__AIM__. All of the data below should be written out exactly.

__SOURCE EXCERPT__.
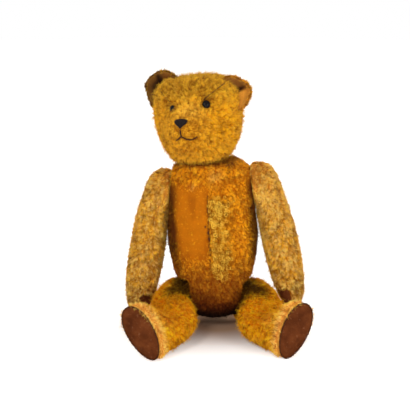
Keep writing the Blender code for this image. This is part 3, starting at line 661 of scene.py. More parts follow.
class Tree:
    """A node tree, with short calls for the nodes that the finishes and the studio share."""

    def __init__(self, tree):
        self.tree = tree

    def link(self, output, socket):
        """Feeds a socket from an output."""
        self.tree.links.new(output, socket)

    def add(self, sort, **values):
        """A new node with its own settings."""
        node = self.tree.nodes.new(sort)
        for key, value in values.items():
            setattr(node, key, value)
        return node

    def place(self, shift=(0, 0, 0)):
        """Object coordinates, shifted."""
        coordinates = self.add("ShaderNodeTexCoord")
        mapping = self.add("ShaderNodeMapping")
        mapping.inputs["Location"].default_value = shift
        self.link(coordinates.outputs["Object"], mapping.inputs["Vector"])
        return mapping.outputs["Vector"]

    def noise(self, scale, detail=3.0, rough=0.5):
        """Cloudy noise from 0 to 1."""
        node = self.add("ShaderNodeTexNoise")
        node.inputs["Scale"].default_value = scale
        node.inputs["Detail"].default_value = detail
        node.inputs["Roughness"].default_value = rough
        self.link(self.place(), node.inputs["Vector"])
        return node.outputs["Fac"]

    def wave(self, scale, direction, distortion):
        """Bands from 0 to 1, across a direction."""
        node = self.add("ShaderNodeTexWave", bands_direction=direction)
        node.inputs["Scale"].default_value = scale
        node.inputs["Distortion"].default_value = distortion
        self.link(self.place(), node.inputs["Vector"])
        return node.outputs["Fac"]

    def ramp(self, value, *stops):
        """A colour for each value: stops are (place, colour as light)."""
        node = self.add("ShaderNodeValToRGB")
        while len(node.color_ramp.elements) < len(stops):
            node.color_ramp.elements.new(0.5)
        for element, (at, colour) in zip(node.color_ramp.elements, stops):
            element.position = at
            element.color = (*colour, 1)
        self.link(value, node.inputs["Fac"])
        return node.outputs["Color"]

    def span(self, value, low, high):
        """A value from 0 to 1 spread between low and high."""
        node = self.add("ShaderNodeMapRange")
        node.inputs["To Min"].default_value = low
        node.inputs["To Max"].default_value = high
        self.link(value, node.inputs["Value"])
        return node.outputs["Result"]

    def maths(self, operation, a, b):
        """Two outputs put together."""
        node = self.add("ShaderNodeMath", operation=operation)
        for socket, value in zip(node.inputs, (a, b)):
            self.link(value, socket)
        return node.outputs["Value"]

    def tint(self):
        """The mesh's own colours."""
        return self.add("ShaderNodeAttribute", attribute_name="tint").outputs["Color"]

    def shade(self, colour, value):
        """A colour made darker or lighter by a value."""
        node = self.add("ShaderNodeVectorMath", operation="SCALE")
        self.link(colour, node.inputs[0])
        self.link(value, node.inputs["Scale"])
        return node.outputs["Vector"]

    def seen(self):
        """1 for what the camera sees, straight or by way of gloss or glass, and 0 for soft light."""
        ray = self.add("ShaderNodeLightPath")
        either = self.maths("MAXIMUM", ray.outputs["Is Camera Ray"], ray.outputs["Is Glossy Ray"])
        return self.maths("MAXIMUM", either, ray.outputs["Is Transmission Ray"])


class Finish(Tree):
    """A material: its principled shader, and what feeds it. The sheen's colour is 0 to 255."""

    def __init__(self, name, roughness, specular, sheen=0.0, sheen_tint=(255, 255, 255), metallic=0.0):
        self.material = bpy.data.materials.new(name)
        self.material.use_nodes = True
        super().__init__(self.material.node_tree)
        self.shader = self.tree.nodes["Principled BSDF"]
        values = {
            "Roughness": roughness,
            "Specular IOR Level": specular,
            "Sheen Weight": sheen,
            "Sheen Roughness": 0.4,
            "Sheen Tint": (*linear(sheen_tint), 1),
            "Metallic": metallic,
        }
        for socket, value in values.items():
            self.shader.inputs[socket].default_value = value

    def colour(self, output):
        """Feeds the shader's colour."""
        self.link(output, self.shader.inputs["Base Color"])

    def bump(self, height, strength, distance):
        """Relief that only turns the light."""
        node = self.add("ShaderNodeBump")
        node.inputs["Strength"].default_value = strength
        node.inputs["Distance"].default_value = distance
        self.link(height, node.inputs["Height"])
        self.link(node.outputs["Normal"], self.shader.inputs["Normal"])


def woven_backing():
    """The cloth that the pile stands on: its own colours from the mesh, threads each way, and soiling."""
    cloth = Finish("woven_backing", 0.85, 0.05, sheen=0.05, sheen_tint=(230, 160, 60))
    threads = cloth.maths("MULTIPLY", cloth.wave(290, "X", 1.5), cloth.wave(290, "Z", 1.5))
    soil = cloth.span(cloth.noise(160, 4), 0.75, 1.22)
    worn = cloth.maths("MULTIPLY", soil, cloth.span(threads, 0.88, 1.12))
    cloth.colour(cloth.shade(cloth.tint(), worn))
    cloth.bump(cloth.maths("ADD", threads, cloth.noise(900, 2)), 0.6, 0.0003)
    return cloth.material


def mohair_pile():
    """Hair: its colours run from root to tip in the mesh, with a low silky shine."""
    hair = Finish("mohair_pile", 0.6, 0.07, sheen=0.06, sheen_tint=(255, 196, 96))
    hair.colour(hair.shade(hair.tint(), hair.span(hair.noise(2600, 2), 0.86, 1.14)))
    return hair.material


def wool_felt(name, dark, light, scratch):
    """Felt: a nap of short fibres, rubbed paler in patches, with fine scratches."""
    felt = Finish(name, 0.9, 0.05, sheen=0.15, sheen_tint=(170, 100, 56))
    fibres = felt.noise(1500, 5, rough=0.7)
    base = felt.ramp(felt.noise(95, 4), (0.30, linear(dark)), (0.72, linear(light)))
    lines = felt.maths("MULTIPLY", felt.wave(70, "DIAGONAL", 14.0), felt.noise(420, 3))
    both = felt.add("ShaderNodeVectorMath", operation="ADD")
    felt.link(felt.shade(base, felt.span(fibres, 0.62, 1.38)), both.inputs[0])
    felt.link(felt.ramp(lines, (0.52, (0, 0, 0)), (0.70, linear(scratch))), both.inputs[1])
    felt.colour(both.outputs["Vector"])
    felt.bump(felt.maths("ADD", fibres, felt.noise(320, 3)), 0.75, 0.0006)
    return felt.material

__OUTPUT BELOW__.
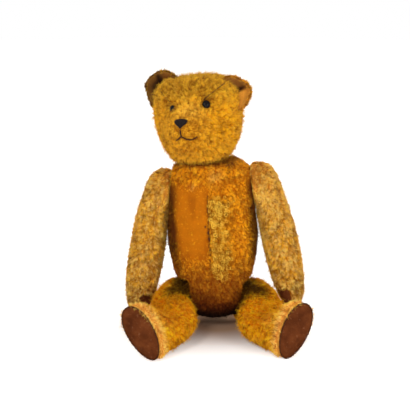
Keep writing the Blender code for this image. This is part 3, starting at line 661 of scene.py. More parts follow.
class Tree:
    """A node tree, with short calls for the nodes that the finishes and the studio share."""

    def __init__(self, tree):
        self.tree = tree

    def link(self, output, socket):
        """Feeds a socket from an output."""
        self.tree.links.new(output, socket)

    def add(self, sort, **values):
        """A new node with its own settings."""
        node = self.tree.nodes.new(sort)
        for key, value in values.items():
            setattr(node, key, value)
        return node

    def place(self, shift=(0, 0, 0)):
        """Object coordinates, shifted."""
        coordinates = self.add("ShaderNodeTexCoord")
        mapping = self.add("ShaderNodeMapping")
        mapping.inputs["Location"].default_value = shift
        self.link(coordinates.outputs["Object"], mapping.inputs["Vector"])
        return mapping.outputs["Vector"]

    def noise(self, scale, detail=3.0, rough=0.5):
        """Cloudy noise from 0 to 1."""
        node = self.add("ShaderNodeTexNoise")
        node.inputs["Scale"].default_value = scale
        node.inputs["Detail"].default_value = detail
        node.inputs["Roughness"].default_value = rough
        self.link(self.place(), node.inputs["Vector"])
        return node.outputs["Fac"]

    def wave(self, scale, direction, distortion):
        """Bands from 0 to 1, across a direction."""
        node = self.add("ShaderNodeTexWave", bands_direction=direction)
        node.inputs["Scale"].default_value = scale
        node.inputs["Distortion"].default_value = distortion
        self.link(self.place(), node.inputs["Vector"])
        return node.outputs["Fac"]

    def ramp(self, value, *stops):
        """A colour for each value: stops are (place, colour as light)."""
        node = self.add("ShaderNodeValToRGB")
        while len(node.color_ramp.elements) < len(stops):
            node.color_ramp.elements.new(0.5)
        for element, (at, colour) in zip(node.color_ramp.elements, stops):
            element.position = at
            element.color = (*colour, 1)
        self.link(value, node.inputs["Fac"])
        return node.outputs["Color"]

    def span(self, value, low, high):
        """A value from 0 to 1 spread between low and high."""
        node = self.add("ShaderNodeMapRange")
        node.inputs["To Min"].default_value = low
        node.inputs["To Max"].default_value = high
        self.link(value, node.inputs["Value"])
        return node.outputs["Result"]

    def maths(self, operation, a, b):
        """Two outputs put together."""
        node = self.add("ShaderNodeMath", operation=operation)
        for socket, value in zip(node.inputs, (a, b)):
            self.link(value, socket)
        return node.outputs["Value"]

    def tint(self):
        """The mesh's own colours."""
        return self.add("ShaderNodeAttribute", attribute_name="tint").outputs["Color"]

    def shade(self, colour, value):
        """A colour made darker or lighter by a value."""
        node = self.add("ShaderNodeVectorMath", operation="SCALE")
        self.link(colour, node.inputs[0])
        self.link(value, node.inputs["Scale"])
        return node.outputs["Vector"]

    def seen(self):
        """1 for what the camera sees, straight or by way of gloss or glass, and 0 for soft light."""
        ray = self.add("ShaderNodeLightPath")
        either = self.maths("MAXIMUM", ray.outputs["Is Camera Ray"], ray.outputs["Is Glossy Ray"])
        return self.maths("MAXIMUM", either, ray.outputs["Is Transmission Ray"])


class Finish(Tree):
    """A material: its principled shader, and what feeds it. The sheen's colour is 0 to 255."""

    def __init__(self, name, roughness, specular, sheen=0.0, sheen_tint=(255, 255, 255), metallic=0.0):
        self.material = bpy.data.materials.new(name)
        self.material.use_nodes = True
        super().__init__(self.material.node_tree)
        self.shader = self.tree.nodes["Principled BSDF"]
        values = {
            "Roughness": roughness,
            "Specular IOR Level": specular,
            "Sheen Weight": sheen,
            "Sheen Roughness": 0.4,
            "Sheen Tint": (*linear(sheen_tint), 1),
            "Metallic": metallic,
        }
        for socket, value in values.items():
            self.shader.inputs[socket].default_value = value

    def colour(self, output):
        """Feeds the shader's colour."""
        self.link(output, self.shader.inputs["Base Color"])

    def bump(self, height, strength, distance):
        """Relief that only turns the light."""
        node = self.add("ShaderNodeBump")
        node.inputs["Strength"].default_value = strength
        node.inputs["Distance"].default_value = distance
        self.link(height, node.inputs["Height"])
        self.link(node.outputs["Normal"], self.shader.inputs["Normal"])


def woven_backing():
    """The cloth that the pile stands on: its own colours from the mesh, threads each way, and soiling."""
    cloth = Finish("woven_backing", 0.85, 0.05, sheen=0.05, sheen_tint=(230, 160, 60))
    threads = cloth.maths("MULTIPLY", cloth.wave(290, "X", 1.5), cloth.wave(290, "Z", 1.5))
    soil = cloth.span(cloth.noise(160, 4), 0.75, 1.22)
    worn = cloth.maths("MULTIPLY", soil, cloth.span(threads, 0.88, 1.12))
    cloth.colour(cloth.shade(cloth.tint(), worn))
    cloth.bump(cloth.maths("ADD", threads, cloth.noise(900, 2)), 0.6, 0.0003)
    return cloth.material


def mohair_pile():
    """Hair: its colours run from root to tip in the mesh, with a low silky shine."""
    hair = Finish("mohair_pile", 0.6, 0.07, sheen=0.06, sheen_tint=(255, 196, 96))
    hair.colour(hair.shade(hair.tint(), hair.span(hair.noise(2600, 2), 0.86, 1.14)))
    return hair.material


def wool_felt(name, dark, light, scratch):
    """Felt: a nap of short fibres, rubbed paler in patches, with fine scratches."""
    felt = Finish(name, 0.9, 0.05, sheen=0.15, sheen_tint=(170, 100, 56))
    fibres = felt.noise(1500, 5, rough=0.7)
    base = felt.ramp(felt.noise(95, 4), (0.30, linear(dark)), (0.72, linear(light)))
    lines = felt.maths("MULTIPLY", felt.wave(70, "DIAGONAL", 14.0), felt.noise(420, 3))
    both = felt.add("ShaderNodeVectorMath", operation="ADD")
    felt.link(felt.shade(base, felt.span(fibres, 0.62, 1.38)), both.inputs[0])
    felt.link(felt.ramp(lines, (0.52, (0, 0, 0)), (0.70, linear(scratch))), both.inputs[1])
    felt.colour(both.outputs["Vector"])
    felt.bump(felt.maths("ADD", fibres, felt.noise(320, 3)), 0.75, 0.0006)
    return felt.material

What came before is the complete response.